In practice, though, a lot of The Amateur plays like an attempt to clean up the messiness of recent-past geopolitical thrillers, scrubbing out any sex or sleaze (as seen in Red Sparrow) and cleansing the post-9/11 murk (as seen and/or slept through in Body Of Lies). There’s a chance for the form of this secretly strange movie to follow function: Charlie Heller (Malek), a CIA cryptographer, sits at the nerdy analyst table at his work cafeteria, and his beloved wife Sarah (Rachel Brosnahan) teases him about a lack of worldliness. (Her playful jabs heavily imply, without outright stating, that Charlie has never left the United States.) His homebody tendencies are challenged when Sarah leaves for a business trip in London and never comes back; by chance, she’s killed in a terrorist attack, and Charlie is understandably wracked with grief.

He’s also blessed with the skills to help track down the perpetrators via his command of technology—and lobbies for the improbable chance to take them out in person, too. His agency bosses humor him with some training from hard-bitten Robert Henderson (Laurence Fishburne), who concludes that his new pupil lacks true killer instinct (as well as, you know, marksmanship, physical strength, that sort of thing). Ah, but Charlie isn’t necessarily depending on the agency’s blessing to exact his revenge; soon he’s disappeared from the CIA facility in order to hopscotch across the globe in the popular hoodie-and-ballcap skulking outfit, setting torture-traps for the terrorists that suggest a Jason Statham character subcontracting out to Jigsaw. Bad guys and sorta-good guys alike soon follow his meticulous rogue exploits, which do have an irresistible entertainment value once they get rolling.
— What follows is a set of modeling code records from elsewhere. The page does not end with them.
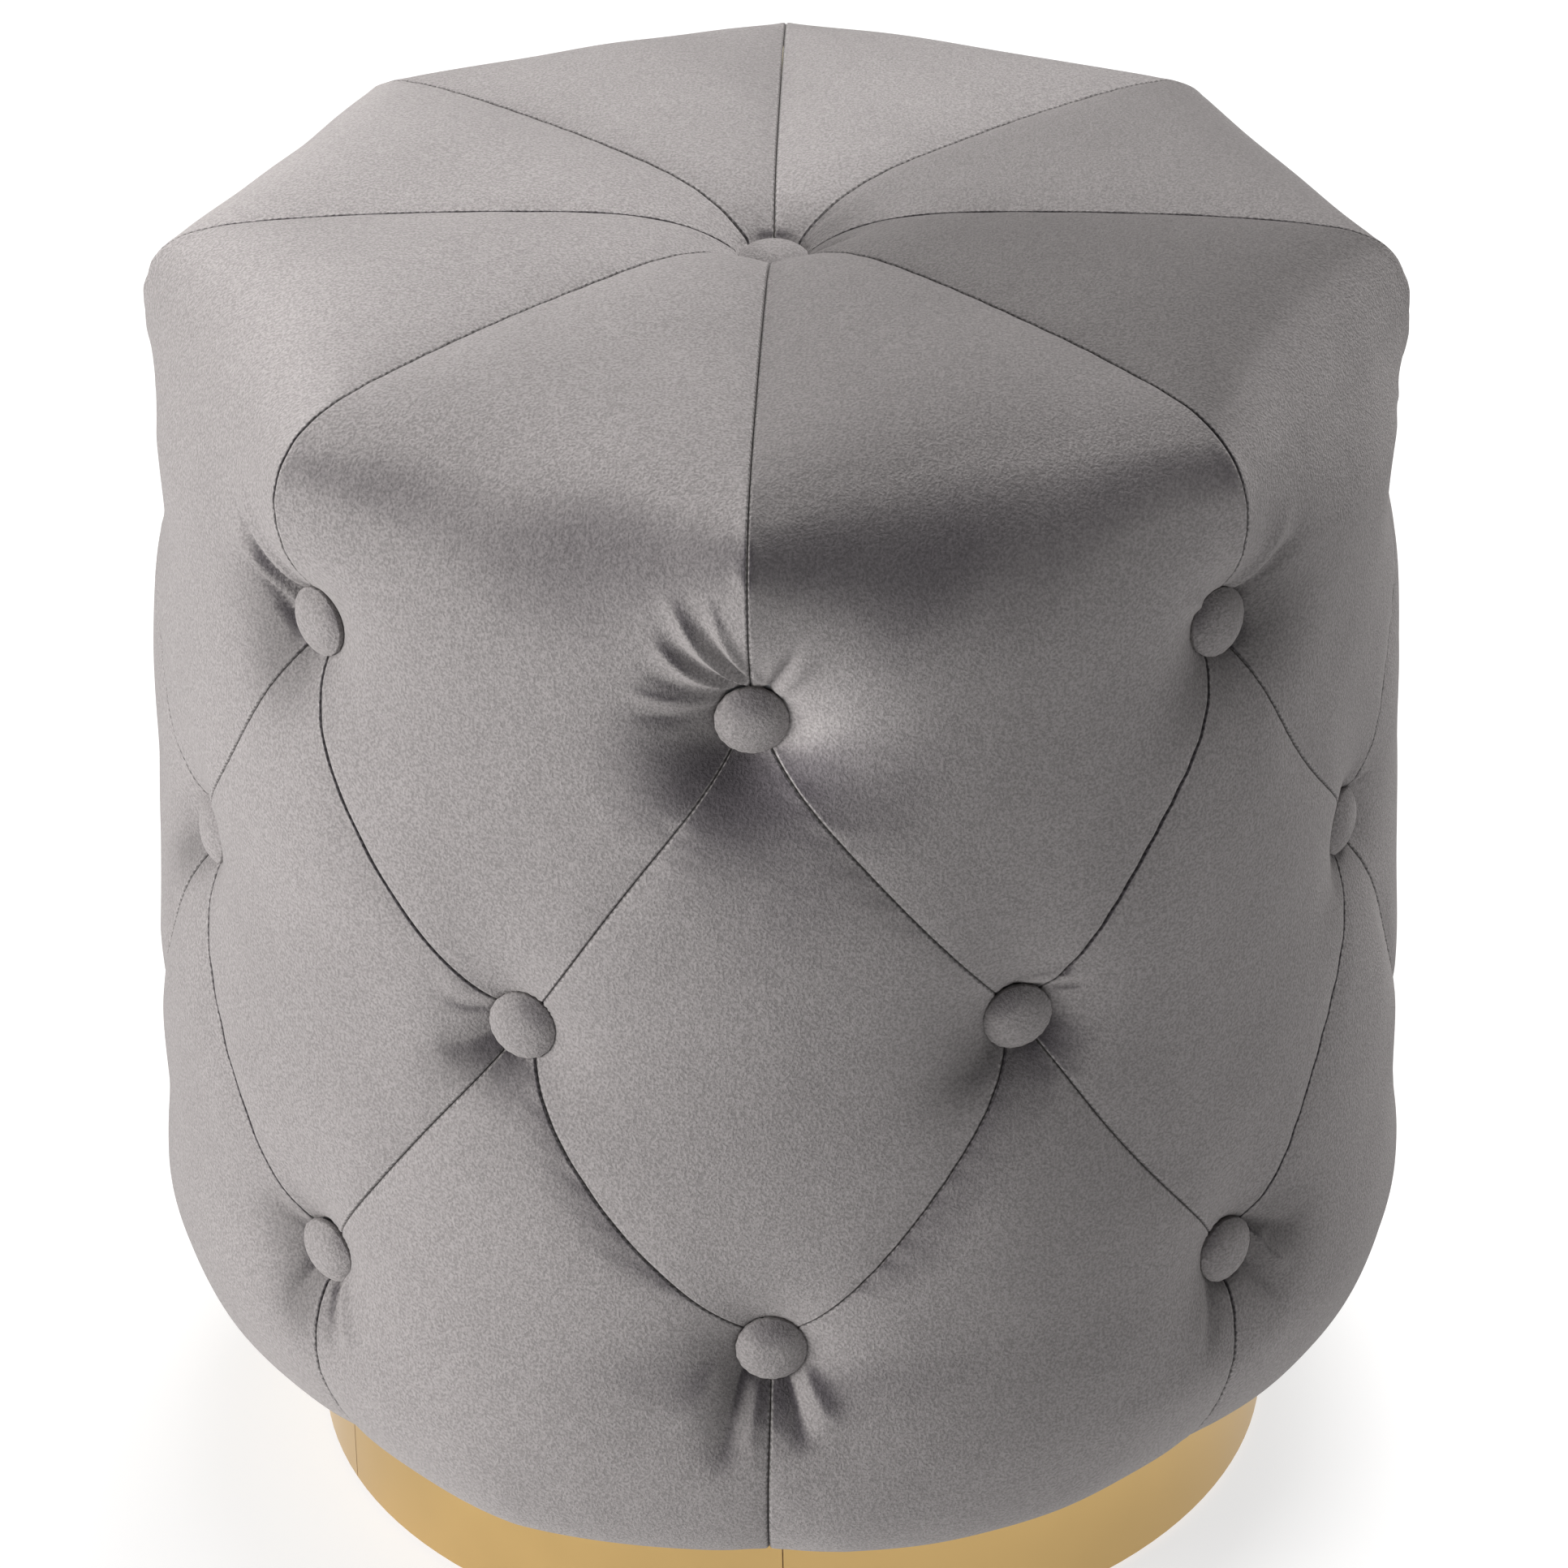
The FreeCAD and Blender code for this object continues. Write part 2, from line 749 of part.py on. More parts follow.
def save_plinth():
    save("plinth_hoop", [plinth_tube(hoop_radius, hoop_inner)])
    save("plinth_band", plinth_band())
    save("plinth_cleats", plinth_cleats())
    save("plinth_screws", plinth_screws())
    save("floor_glides", floor_glides())
    save("dust_cover", [dust_cover()])
    save("cover_staples", cover_staples())
    save("hem_staples", hem_staples())


os.makedirs("parts", exist_ok=True)
save_panels()
save_padding()
save_buttons()
save_frame()
save_plinth()
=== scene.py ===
"""A round, button-tufted pouf in grey velvet on a gold-clad plinth.

Azimuths are in radians, 0 at the front (towards -Y) and growing towards +X. Sizes of the
sub-assemblies are in millimetres; their meshes are written in metres.
"""

import logging
import math
import random
from dataclasses import dataclass, field, replace
from enum import Enum

import bmesh
import bpy
import numpy as np
from mathutils import Matrix, Vector


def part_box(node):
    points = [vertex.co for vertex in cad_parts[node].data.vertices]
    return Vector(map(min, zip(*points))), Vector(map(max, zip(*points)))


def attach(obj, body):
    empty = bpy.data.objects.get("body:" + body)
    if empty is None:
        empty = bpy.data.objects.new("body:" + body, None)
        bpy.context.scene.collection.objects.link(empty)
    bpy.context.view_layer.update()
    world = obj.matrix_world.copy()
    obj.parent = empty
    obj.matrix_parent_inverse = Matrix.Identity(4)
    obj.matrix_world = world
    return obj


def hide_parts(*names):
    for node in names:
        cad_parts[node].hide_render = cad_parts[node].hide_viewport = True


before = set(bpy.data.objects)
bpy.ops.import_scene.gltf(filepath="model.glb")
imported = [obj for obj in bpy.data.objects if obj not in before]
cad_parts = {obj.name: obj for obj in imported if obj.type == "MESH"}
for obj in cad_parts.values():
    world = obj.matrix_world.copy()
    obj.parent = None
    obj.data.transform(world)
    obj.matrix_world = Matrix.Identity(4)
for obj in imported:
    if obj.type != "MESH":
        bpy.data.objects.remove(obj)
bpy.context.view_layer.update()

log = logging.getLogger("pouf")
MM = 0.001
PANELS = 8
PITCH = math.tau / PANELS
HALF_PITCH = PITCH / 2
BODY = "root"

Colour = tuple[float, float, float, float]
Pairs = tuple[tuple[float, float], ...]
Socket = bpy.types.NodeSocket


def polar(azimuth: np.ndarray, radius: np.ndarray, height: np.ndarray) -> np.ndarray:
    """Points at azimuths, distances from the axis and heights."""
    azimuth, radius, height = np.broadcast_arrays(azimuth, radius, height)
    return np.stack([radius * np.sin(azimuth), -radius * np.cos(azimuth), height], -1)


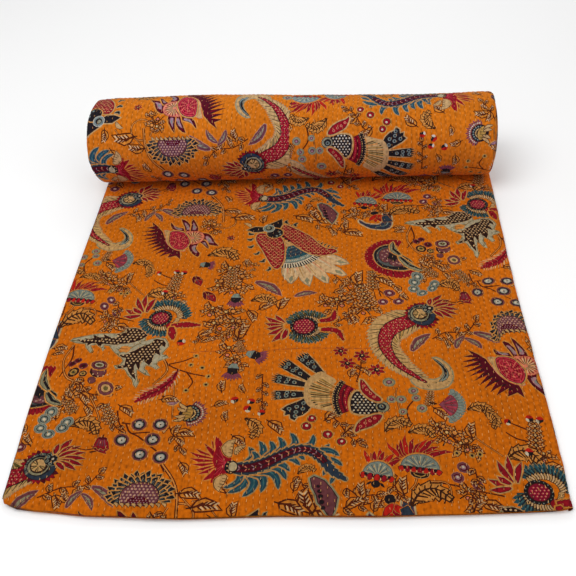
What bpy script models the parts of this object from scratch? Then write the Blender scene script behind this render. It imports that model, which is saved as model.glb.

Malek, with his piercing eyes and Malkovichian purr, has the intensity to play Charlie as an obsessive vigilante paying deadly tribute to the love of his life; at times, the movie seems to characterize being this degree of Wife Guy as a form of neurodivergence. But The Amateur, directed by TV veteran James Hawes, never seems particularly curious about Charlie’s DIY quirks, beyond a few funny touches like him hastily calling up a YouTube lockpicking tutorial on his phone (and a few discomfiting moments, like the scene where he hasn’t yet found out about the London terror attack because he, an adult who works in government, hasn’t yet decided on a trustworthy source of news). If Sarah’s earlier comments about his lack of travel experience are supposed to set up a story about a naïf who hacks his way into geopolitical intrigue, that film never fully materializes, instead focusing more intently on meat-and-potatoes spy-thriller stuff. Actually, it’s not that meaty; it’s more of a mostly-potatoes situation, with a fittingly starchy performance from Malek.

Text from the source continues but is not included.